Task requirements:
Output every entry exactly, from the first line to the last.

(CAD and scene scripts)
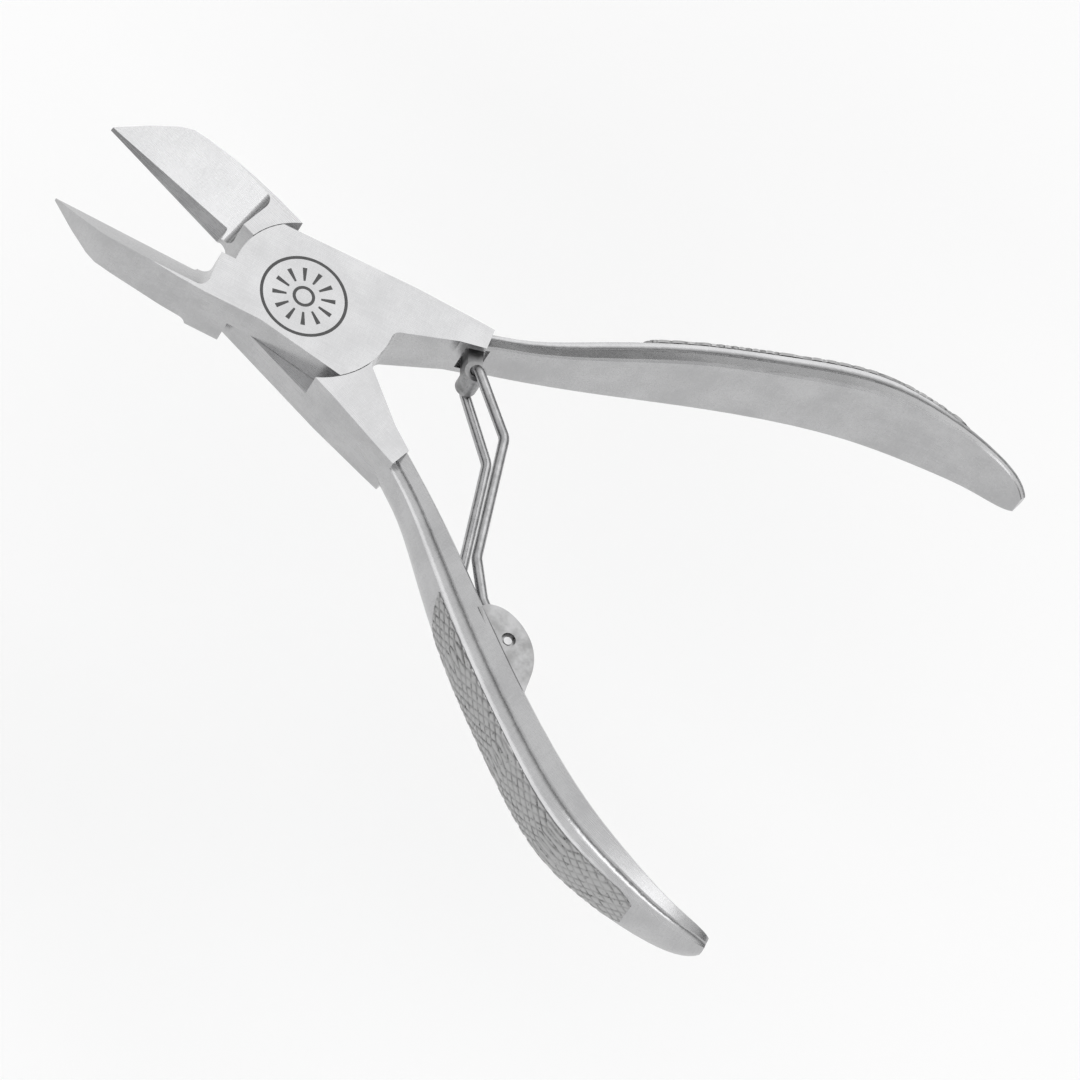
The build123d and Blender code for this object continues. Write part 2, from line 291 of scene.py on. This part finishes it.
@dataclass(frozen=True)
class KnurlSteel:
    """The knurled grip: flat worn crests, with painted shade that darkens the grooves by their depth, more in noisy
    patches, and dark pits.
    """

    name: str
    crest: tuple[float, float, float] = (0.42, 0.42, 0.42)
    # groove: the dark colour of the painted groove shade and of the pits
    groove: tuple[float, float, float] = (0.10, 0.10, 0.10)

    def build(self) -> bpy.types.Material:
        """Makes the material, which reads the piece's own depth attribute."""
        graph = Graph(self.name)
        depth = graph.add("ShaderNodeAttribute", {"attribute_name": "depth"})["Fac"]
        shade_and_pit_patches = graph.noise((900.0, 900.0, 900.0), 4.0).step(0.40, 0.66)
        pits = graph.noise((2600.0, 2600.0, 2600.0), 2.0).step(0.60, 0.70)
        # Painted shade: the colour darkens with the groove depth attribute, most in the noisy patches; the pits are
        # dark noise specks in the same patches.
        share = (depth * (0.25 + 0.75 * shade_and_pit_patches) + pits * shade_and_pit_patches * 0.7).clamp()
        colour = graph.blend(share, self.crest, self.groove)
        rough = 0.34 + 0.22 * share
        normal = graph.bump(graph.noise((3800.0, 3800.0, 3800.0), 3.0), 0.00002, 0.4)
        return graph.finish({"Base Color": colour, "Metallic": 1.0, "Roughness": rough, "Normal": normal})


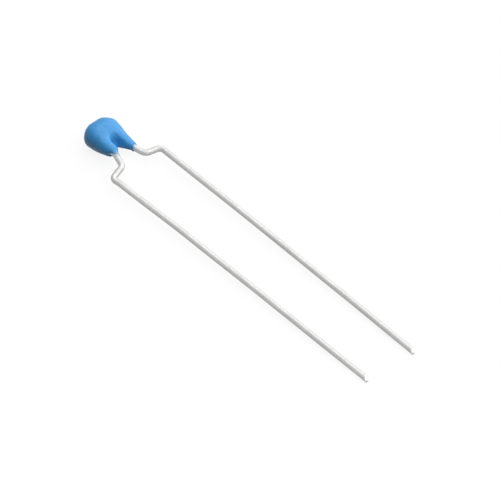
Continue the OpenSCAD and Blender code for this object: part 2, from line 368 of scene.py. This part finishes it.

Reply:
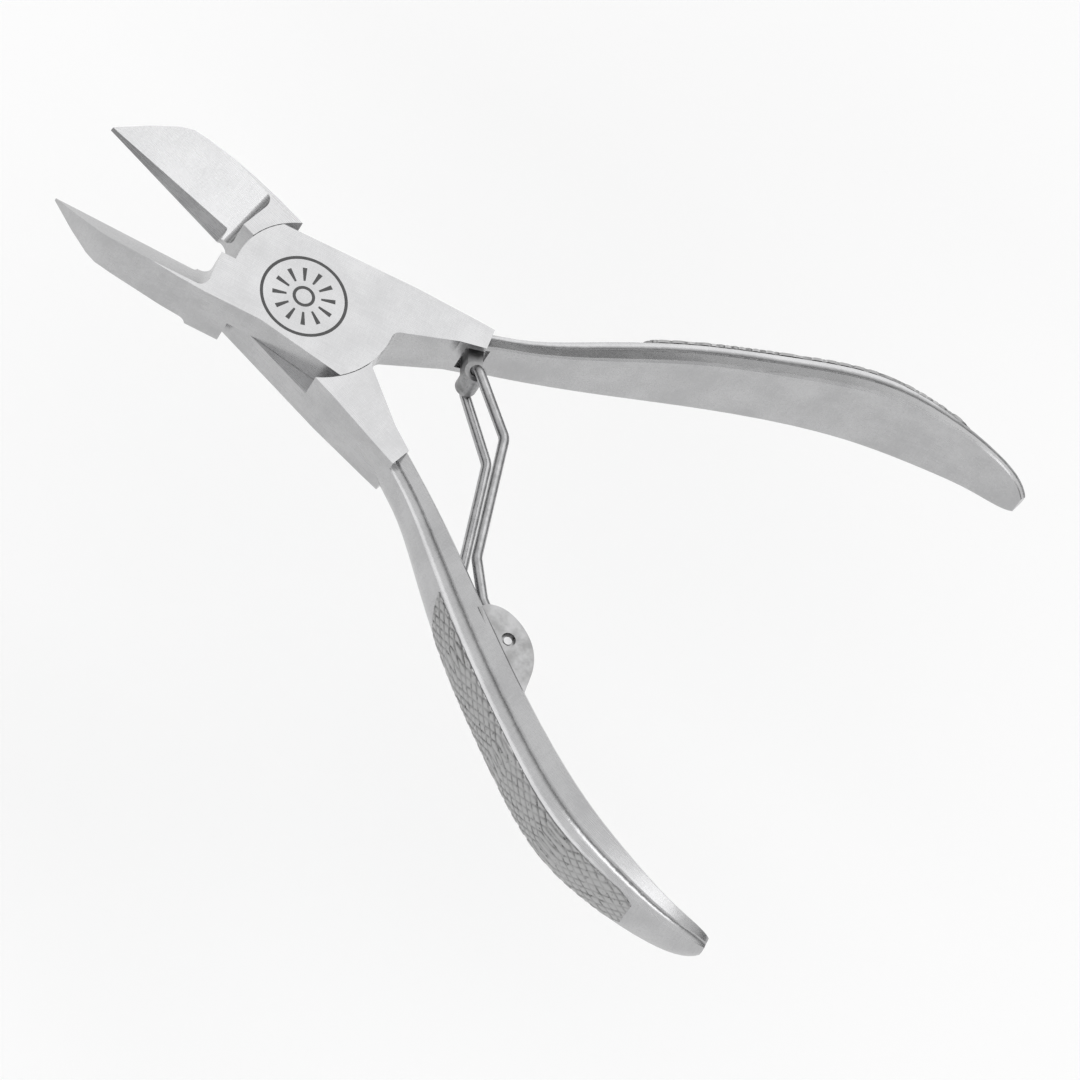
The build123d and Blender code for this object continues. Write part 2, from line 291 of scene.py on. This part finishes it.
@dataclass(frozen=True)
class KnurlSteel:
    """The knurled grip: flat worn crests, with painted shade that darkens the grooves by their depth, more in noisy
    patches, and dark pits.
    """

    name: str
    crest: tuple[float, float, float] = (0.42, 0.42, 0.42)
    # groove: the dark colour of the painted groove shade and of the pits
    groove: tuple[float, float, float] = (0.10, 0.10, 0.10)

    def build(self) -> bpy.types.Material:
        """Makes the material, which reads the piece's own depth attribute."""
        graph = Graph(self.name)
        depth = graph.add("ShaderNodeAttribute", {"attribute_name": "depth"})["Fac"]
        shade_and_pit_patches = graph.noise((900.0, 900.0, 900.0), 4.0).step(0.40, 0.66)
        pits = graph.noise((2600.0, 2600.0, 2600.0), 2.0).step(0.60, 0.70)
        # Painted shade: the colour darkens with the groove depth attribute, most in the noisy patches; the pits are
        # dark noise specks in the same patches.
        share = (depth * (0.25 + 0.75 * shade_and_pit_patches) + pits * shade_and_pit_patches * 0.7).clamp()
        colour = graph.blend(share, self.crest, self.groove)
        rough = 0.34 + 0.22 * share
        normal = graph.bump(graph.noise((3800.0, 3800.0, 3800.0), 3.0), 0.00002, 0.4)
        return graph.finish({"Base Color": colour, "Metallic": 1.0, "Roughness": rough, "Normal": normal})


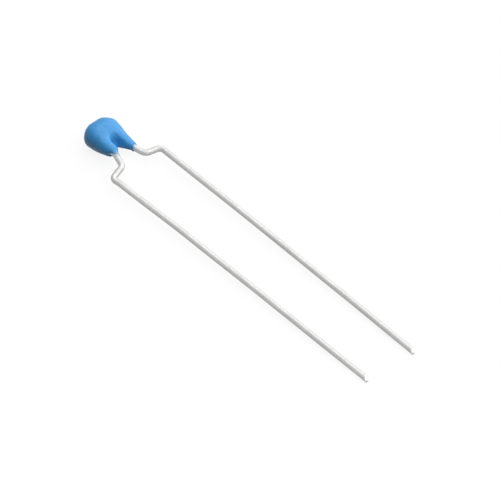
Continue the OpenSCAD and Blender code for this object: part 2, from line 368 of scene.py. This part finishes it.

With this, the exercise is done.